## BEGIN
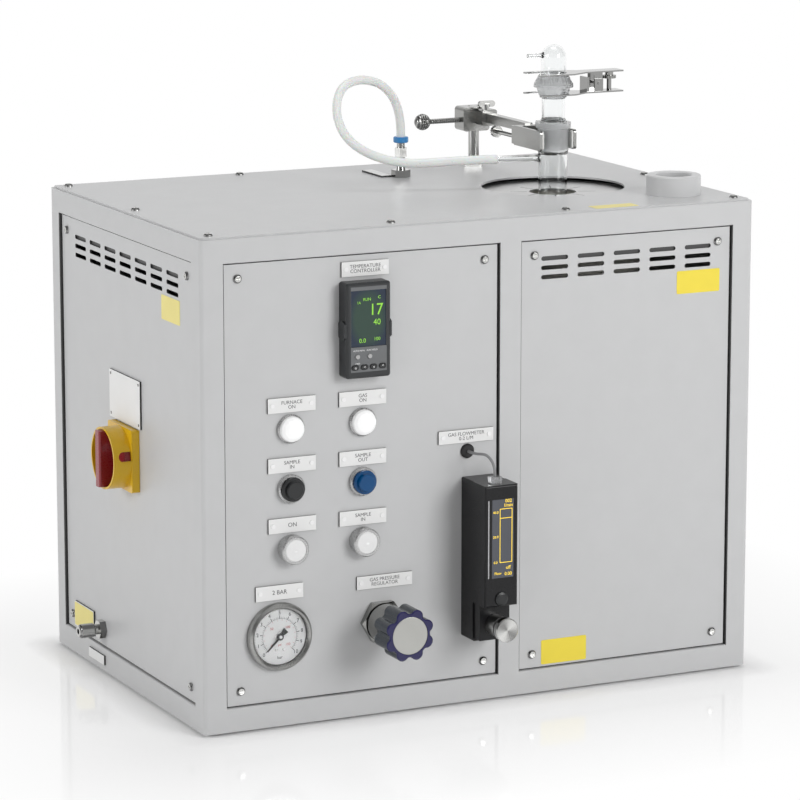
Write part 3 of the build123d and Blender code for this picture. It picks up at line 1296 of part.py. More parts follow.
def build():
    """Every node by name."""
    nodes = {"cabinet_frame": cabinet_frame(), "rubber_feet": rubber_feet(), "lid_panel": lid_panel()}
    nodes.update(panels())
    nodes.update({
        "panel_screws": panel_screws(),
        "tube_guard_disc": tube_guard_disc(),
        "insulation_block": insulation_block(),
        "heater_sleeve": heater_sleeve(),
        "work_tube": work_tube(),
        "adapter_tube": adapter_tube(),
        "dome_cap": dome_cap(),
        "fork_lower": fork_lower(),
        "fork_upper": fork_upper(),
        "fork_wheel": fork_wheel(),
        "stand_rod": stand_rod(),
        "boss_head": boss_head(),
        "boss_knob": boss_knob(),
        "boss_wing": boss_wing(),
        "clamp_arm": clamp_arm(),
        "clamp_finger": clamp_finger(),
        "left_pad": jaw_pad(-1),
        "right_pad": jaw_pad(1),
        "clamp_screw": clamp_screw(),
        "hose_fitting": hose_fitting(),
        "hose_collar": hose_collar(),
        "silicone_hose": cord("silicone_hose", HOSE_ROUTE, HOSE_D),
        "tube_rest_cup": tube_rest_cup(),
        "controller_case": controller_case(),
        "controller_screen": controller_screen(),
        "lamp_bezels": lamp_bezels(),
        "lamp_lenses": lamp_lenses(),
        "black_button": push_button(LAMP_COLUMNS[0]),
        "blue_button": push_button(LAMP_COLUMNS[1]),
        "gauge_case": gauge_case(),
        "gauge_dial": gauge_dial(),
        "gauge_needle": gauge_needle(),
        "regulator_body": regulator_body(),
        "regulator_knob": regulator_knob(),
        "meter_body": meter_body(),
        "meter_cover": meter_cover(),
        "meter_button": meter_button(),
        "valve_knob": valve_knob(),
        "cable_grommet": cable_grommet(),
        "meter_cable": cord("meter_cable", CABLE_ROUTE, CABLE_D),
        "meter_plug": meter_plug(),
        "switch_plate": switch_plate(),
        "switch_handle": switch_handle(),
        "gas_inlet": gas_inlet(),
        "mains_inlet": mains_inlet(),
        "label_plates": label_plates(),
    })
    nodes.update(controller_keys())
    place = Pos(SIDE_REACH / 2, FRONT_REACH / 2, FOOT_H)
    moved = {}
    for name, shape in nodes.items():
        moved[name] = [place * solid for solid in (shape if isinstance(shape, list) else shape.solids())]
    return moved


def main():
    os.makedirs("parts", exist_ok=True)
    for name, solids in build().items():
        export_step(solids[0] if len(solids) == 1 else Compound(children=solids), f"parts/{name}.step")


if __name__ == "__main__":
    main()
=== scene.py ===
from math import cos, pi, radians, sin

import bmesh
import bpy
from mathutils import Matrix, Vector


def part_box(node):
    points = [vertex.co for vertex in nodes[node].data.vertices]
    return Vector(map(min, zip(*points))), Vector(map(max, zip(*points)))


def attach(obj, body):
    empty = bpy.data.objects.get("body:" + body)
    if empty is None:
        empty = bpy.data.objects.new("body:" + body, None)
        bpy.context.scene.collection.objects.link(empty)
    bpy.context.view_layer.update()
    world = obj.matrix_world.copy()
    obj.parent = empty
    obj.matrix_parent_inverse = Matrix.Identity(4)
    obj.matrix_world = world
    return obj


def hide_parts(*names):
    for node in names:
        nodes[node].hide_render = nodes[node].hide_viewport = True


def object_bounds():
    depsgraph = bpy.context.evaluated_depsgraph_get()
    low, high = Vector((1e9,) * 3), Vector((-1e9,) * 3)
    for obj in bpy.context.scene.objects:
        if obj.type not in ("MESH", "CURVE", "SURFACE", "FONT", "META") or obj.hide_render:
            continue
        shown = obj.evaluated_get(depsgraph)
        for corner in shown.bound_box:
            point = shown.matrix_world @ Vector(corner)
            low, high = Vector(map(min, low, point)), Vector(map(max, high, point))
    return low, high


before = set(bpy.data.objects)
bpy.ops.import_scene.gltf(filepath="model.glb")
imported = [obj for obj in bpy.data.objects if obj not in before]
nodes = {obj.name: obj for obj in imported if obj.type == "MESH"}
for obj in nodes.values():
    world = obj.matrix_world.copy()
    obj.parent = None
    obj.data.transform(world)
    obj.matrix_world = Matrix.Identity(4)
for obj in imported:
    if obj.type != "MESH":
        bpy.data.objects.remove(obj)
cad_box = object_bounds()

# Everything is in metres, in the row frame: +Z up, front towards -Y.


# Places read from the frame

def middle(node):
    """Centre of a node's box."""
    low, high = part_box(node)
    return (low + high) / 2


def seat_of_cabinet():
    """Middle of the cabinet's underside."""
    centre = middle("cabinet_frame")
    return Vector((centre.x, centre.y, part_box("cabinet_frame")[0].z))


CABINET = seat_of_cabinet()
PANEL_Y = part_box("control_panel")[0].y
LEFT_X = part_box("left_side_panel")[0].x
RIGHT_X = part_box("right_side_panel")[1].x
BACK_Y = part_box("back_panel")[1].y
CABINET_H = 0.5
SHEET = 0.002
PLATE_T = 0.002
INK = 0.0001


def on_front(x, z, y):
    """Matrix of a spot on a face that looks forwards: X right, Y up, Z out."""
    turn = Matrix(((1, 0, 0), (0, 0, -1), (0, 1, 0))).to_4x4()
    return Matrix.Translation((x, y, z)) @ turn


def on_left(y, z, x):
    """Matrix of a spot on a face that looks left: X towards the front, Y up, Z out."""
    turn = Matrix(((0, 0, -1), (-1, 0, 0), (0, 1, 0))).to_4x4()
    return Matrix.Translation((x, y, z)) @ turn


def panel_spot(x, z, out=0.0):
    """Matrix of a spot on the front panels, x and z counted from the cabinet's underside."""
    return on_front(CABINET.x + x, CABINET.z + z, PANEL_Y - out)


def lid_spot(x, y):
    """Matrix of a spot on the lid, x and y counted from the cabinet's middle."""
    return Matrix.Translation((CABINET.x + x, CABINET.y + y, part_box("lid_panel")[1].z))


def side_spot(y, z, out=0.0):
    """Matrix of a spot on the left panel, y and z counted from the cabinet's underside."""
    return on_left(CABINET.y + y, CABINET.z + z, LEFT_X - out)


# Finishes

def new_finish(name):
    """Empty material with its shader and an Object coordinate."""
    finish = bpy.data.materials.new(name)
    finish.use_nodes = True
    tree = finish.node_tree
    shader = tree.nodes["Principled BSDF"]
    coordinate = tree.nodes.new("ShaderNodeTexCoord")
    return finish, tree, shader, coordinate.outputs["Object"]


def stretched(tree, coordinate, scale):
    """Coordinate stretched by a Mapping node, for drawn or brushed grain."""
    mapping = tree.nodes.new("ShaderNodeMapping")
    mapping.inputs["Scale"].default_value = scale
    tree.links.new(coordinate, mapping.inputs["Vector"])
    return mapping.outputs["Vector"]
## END
• [What to do] Extract the lines from the line with "return moved" through the line with "if obj.type not". Keep both of those lines, copy everything exactly, and add nothing.

• [Written answer]
    return moved


def main():
    os.makedirs("parts", exist_ok=True)
    for name, solids in build().items():
        export_step(solids[0] if len(solids) == 1 else Compound(children=solids), f"parts/{name}.step")


if __name__ == "__main__":
    main()
=== scene.py ===
from math import cos, pi, radians, sin

import bmesh
import bpy
from mathutils import Matrix, Vector


def part_box(node):
    points = [vertex.co for vertex in nodes[node].data.vertices]
    return Vector(map(min, zip(*points))), Vector(map(max, zip(*points)))


def attach(obj, body):
    empty = bpy.data.objects.get("body:" + body)
    if empty is None:
        empty = bpy.data.objects.new("body:" + body, None)
        bpy.context.scene.collection.objects.link(empty)
    bpy.context.view_layer.update()
    world = obj.matrix_world.copy()
    obj.parent = empty
    obj.matrix_parent_inverse = Matrix.Identity(4)
    obj.matrix_world = world
    return obj


def hide_parts(*names):
    for node in names:
        nodes[node].hide_render = nodes[node].hide_viewport = True


def object_bounds():
    depsgraph = bpy.context.evaluated_depsgraph_get()
    low, high = Vector((1e9,) * 3), Vector((-1e9,) * 3)
    for obj in bpy.context.scene.objects:
        if obj.type not in ("MESH", "CURVE", "SURFACE", "FONT", "META") or obj.hide_render:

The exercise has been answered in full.